A first point to be made is that if the argument is to have any force at all, it needs to be about perceptual experience. After all it is the role of perceptual experience to tell us something about how the world is. Are there any constraints on how temporal passage should be represented in experience? Does it have a certain ‘look’?

In ‘The Visual Experience of Causation’ (2009), Susanna Siegel argues that there are little or no constraints at all on how we should represent causal relations in experience. I argue, however, that in our case, if one wants to argue from the experience of passage to the fact that time passes, then one has to accept at least one constraint: however passage is represented in experience, the experience must be best explained by the fact that time passes. I suggest that a necessary condition for the content of one’s experience to be best explained by the fact that time passes is that the experience could not be accurate if time did not pass. This, I claim, is the phenomenal constraint (PC) that the defender of AfE must accept:

(PC) For an experience Ex to be best explained by the fact that p, it must be the case that Ex could not be accurate if not p.
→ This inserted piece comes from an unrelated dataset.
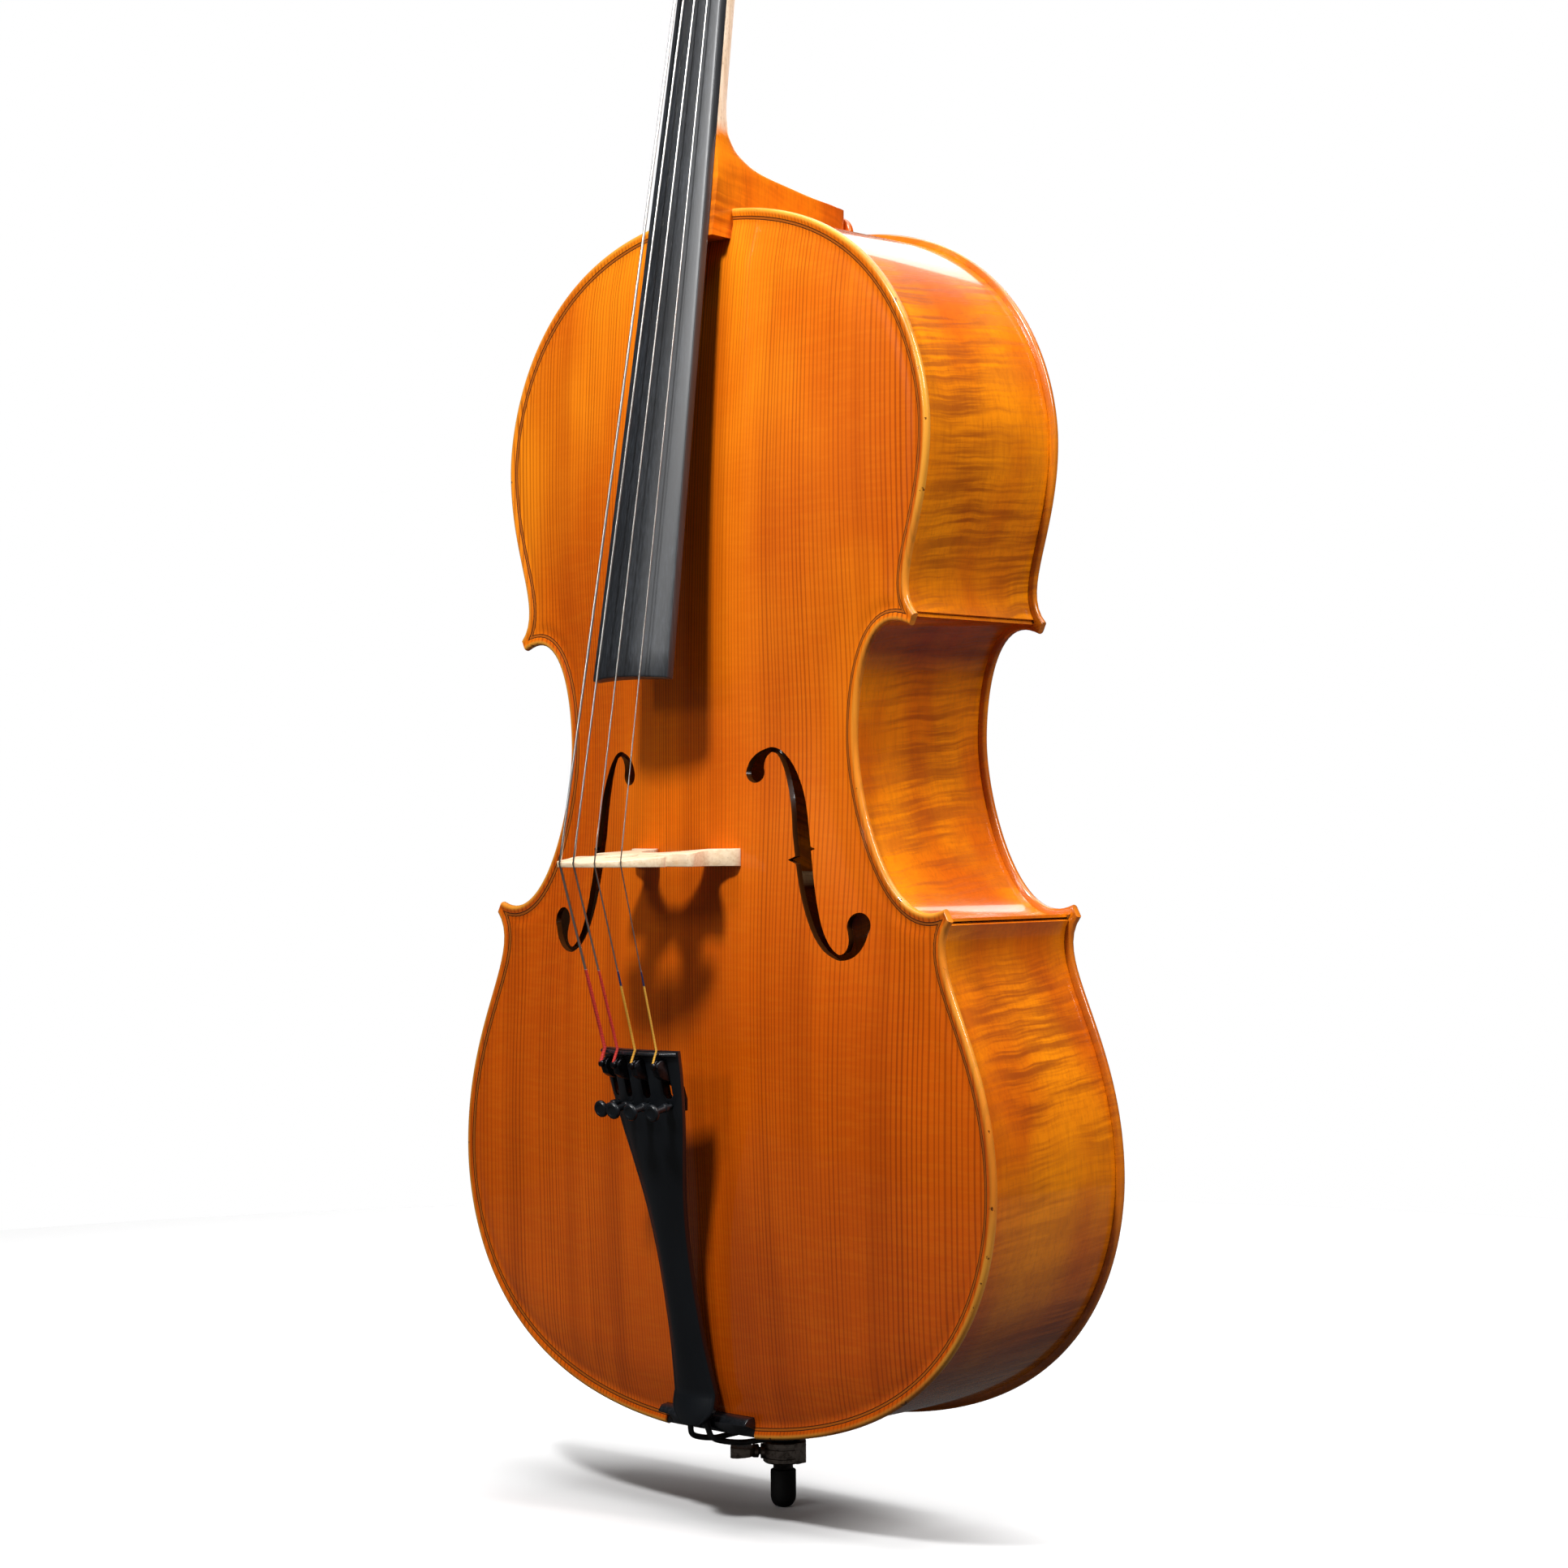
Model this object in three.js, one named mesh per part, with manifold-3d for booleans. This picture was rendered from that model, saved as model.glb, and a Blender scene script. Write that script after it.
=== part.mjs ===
// A full-size cello, in millimetres. +Z runs up the neck, -Y is the front (belly) side and +X is the
// treble side.
// The origin is the flat end of the endpin's rubber tip with the endpin slid all the way in.
import * as THREE from "three";
import { mergeVertices } from "three/addons/utils/BufferGeometryUtils.js";
import Module from "manifold-3d";

const wasm = await Module();
wasm.setup();

// ---------- driving dimensions ----------
const GAP = 0.3; // between pieces that touch

const BODY = {
  length: 750,
  ribHeight: 114,
  ribThickness: 1.8,
  overhang: 4.2, // of the plates past the ribs
  cornerOverhang: 5, // past the ribs' corners, along the outline
  plateEdge: 4.5,
  plateThickness: 4.4,
  glueMargin: 10, // flat rim inside each plate's outline
  topArch: 25,
  backArch: 24,
  archMiddle: 380, // height of the arching's highest point above the lower edge
};
const FRONT = -BODY.ribHeight / 2;
const BACK = BODY.ribHeight / 2;

// Half widths of the two bouts and the waist, each with its height above the body's lower edge.
const LOWER_BOUT = { x: 225.7, z: 163 };
const WAIST = { x: 122.5, z: 423.5 };
const UPPER_BOUT = { x: 180, z: 603 };
const UPPER_CORNER = { outer: [169.5, 494], inner: [165.5, 487] };
const LOWER_CORNER = { inner: [190, 323.5], outer: [194.5, 316] };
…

The phenomenal constraint gives us a tool to re-evaluate the intuitively very compelling argument from experience. Time allowing, I will go through a variety of examples and show that these candidate experiences, experiences that one might think of as experiences of temporal passage, actually fail to meet the constraint. One natural thought is for example that we experience passage in virtue of experiencing change, or in virtue of experiencing change as ‘dynamic’. Another is that we experience passage in virtue of experiencing events as (successively) present. None of these experiences, I argue, license the inference from experience to actual passage. Although there might still be other ways to experience passage, passage defenders would have to provide us with a plausible candidate experience. If there is such an experience at all, it won’t be one that qualifies as what we intuitively take to be an experience of passage. The ‘intuitive advantage’, it seems, has dissolved in any case.